Goal of the exercise >> Set down exactly the lines in the records below that run from the line with "piece('seat_mount', seatMount(), blackCasting, mount);" to the line with "record = json.load(file)", inclusive, and nothing more.

Dataset excerpt >>
========

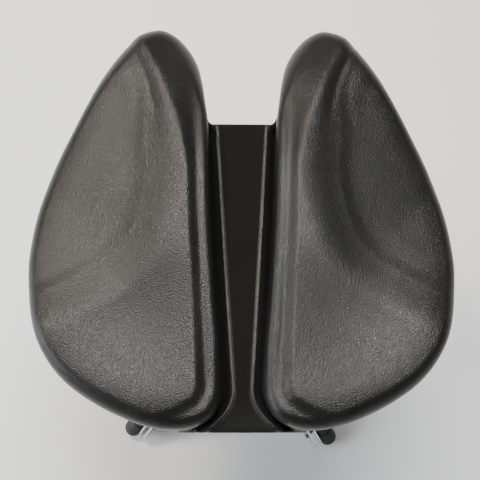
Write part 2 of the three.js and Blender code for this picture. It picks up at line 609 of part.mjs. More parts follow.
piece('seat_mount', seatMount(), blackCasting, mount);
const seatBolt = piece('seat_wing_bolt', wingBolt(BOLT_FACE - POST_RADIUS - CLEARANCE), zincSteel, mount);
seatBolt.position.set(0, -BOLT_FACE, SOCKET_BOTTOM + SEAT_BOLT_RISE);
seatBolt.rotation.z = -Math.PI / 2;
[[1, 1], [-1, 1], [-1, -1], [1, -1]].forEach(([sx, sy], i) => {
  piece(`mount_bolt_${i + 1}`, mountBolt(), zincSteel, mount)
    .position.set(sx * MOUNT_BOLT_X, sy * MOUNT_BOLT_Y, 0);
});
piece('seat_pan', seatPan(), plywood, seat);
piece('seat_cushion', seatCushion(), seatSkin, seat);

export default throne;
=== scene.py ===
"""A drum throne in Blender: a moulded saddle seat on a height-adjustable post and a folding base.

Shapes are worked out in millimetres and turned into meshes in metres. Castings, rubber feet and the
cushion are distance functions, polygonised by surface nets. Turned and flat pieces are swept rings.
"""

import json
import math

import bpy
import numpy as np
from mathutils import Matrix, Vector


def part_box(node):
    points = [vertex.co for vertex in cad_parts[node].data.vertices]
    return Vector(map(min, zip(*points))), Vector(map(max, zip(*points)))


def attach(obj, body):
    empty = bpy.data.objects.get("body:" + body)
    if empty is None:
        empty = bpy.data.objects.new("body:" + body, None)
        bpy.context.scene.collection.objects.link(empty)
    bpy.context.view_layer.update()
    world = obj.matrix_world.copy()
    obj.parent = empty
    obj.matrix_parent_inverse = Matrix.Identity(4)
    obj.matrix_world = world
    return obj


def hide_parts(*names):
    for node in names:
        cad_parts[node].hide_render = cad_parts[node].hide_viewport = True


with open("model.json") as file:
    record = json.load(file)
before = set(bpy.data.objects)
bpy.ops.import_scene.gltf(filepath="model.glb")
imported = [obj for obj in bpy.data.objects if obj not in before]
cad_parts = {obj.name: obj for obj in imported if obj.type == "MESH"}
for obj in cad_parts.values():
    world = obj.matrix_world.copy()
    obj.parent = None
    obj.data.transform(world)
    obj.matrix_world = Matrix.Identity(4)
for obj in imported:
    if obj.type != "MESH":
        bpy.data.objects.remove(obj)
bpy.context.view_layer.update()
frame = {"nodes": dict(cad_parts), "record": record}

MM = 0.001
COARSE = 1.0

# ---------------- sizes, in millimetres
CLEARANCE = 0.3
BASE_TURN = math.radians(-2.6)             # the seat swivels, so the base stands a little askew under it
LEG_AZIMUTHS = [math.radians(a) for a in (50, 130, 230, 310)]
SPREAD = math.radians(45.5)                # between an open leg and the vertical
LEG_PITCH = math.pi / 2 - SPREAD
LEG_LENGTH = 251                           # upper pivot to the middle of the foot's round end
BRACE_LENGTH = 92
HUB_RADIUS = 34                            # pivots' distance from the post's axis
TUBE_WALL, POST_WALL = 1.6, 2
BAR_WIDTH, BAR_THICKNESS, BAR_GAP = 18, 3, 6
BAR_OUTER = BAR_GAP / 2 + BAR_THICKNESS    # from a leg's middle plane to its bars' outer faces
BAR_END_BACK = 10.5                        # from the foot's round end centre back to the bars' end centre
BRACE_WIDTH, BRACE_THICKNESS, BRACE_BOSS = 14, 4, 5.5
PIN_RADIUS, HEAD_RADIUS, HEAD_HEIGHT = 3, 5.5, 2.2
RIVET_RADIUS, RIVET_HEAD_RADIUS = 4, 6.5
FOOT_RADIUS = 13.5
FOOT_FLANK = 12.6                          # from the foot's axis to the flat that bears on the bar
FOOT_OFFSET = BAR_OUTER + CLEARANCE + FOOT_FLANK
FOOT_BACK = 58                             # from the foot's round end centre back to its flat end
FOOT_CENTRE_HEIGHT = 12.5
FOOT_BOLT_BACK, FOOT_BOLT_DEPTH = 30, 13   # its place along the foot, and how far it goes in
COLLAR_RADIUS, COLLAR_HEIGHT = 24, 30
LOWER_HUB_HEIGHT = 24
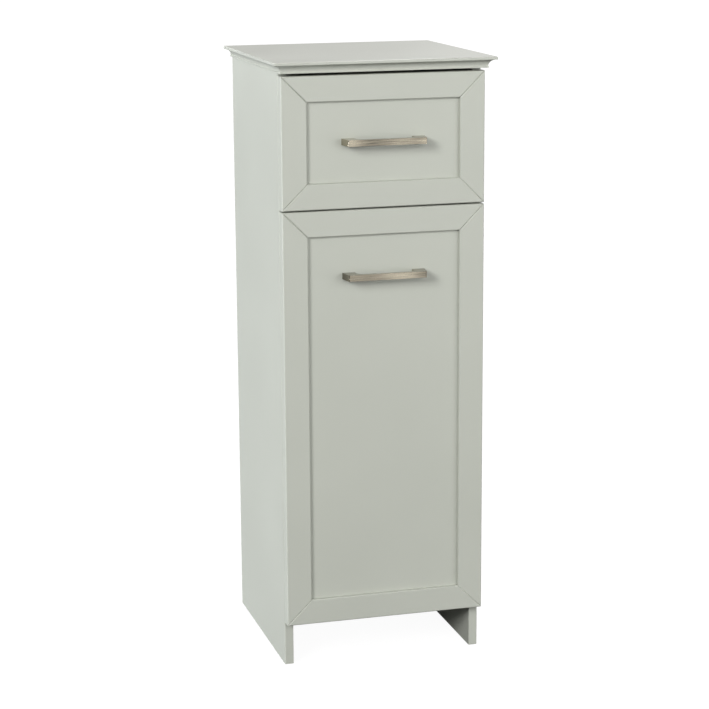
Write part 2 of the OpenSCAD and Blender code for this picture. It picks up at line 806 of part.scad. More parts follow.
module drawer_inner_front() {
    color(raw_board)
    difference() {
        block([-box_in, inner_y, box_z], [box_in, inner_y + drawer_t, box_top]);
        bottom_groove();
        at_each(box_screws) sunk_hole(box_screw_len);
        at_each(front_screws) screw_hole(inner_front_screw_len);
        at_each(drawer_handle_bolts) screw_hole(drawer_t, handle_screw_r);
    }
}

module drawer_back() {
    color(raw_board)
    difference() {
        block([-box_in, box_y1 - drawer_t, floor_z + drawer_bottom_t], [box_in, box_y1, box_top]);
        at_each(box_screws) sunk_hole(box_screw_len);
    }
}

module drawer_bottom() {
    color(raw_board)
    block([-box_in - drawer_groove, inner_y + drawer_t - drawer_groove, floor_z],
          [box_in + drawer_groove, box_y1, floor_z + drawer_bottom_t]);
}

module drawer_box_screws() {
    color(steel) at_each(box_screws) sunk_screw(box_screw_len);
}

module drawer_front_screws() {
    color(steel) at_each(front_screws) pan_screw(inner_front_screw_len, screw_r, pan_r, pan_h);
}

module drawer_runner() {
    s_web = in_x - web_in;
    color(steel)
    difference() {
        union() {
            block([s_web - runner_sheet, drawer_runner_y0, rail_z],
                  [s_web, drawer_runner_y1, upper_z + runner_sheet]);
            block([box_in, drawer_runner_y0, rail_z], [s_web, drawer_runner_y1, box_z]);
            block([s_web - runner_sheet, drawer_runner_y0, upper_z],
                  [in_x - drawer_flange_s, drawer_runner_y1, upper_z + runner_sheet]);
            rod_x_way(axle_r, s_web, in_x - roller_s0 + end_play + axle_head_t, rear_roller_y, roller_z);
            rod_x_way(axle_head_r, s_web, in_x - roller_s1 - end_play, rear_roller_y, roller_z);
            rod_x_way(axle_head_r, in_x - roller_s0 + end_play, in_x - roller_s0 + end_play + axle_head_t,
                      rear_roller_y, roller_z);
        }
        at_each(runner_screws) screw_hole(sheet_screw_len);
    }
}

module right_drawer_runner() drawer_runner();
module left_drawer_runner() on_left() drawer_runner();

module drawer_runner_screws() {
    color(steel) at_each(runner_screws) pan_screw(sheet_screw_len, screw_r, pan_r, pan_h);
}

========

Output >>
piece('seat_mount', seatMount(), blackCasting, mount);
const seatBolt = piece('seat_wing_bolt', wingBolt(BOLT_FACE - POST_RADIUS - CLEARANCE), zincSteel, mount);
seatBolt.position.set(0, -BOLT_FACE, SOCKET_BOTTOM + SEAT_BOLT_RISE);
seatBolt.rotation.z = -Math.PI / 2;
[[1, 1], [-1, 1], [-1, -1], [1, -1]].forEach(([sx, sy], i) => {
  piece(`mount_bolt_${i + 1}`, mountBolt(), zincSteel, mount)
    .position.set(sx * MOUNT_BOLT_X, sy * MOUNT_BOLT_Y, 0);
});
piece('seat_pan', seatPan(), plywood, seat);
piece('seat_cushion', seatCushion(), seatSkin, seat);

export default throne;
=== scene.py ===
"""A drum throne in Blender: a moulded saddle seat on a height-adjustable post and a folding base.

Shapes are worked out in millimetres and turned into meshes in metres. Castings, rubber feet and the
cushion are distance functions, polygonised by surface nets. Turned and flat pieces are swept rings.
"""

import json
import math

import bpy
import numpy as np
from mathutils import Matrix, Vector


def part_box(node):
    points = [vertex.co for vertex in cad_parts[node].data.vertices]
    return Vector(map(min, zip(*points))), Vector(map(max, zip(*points)))


def attach(obj, body):
    empty = bpy.data.objects.get("body:" + body)
    if empty is None:
        empty = bpy.data.objects.new("body:" + body, None)
        bpy.context.scene.collection.objects.link(empty)
    bpy.context.view_layer.update()
    world = obj.matrix_world.copy()
    obj.parent = empty
    obj.matrix_parent_inverse = Matrix.Identity(4)
    obj.matrix_world = world
    return obj


def hide_parts(*names):
    for node in names:
        cad_parts[node].hide_render = cad_parts[node].hide_viewport = True


with open("model.json") as file:
    record = json.load(file)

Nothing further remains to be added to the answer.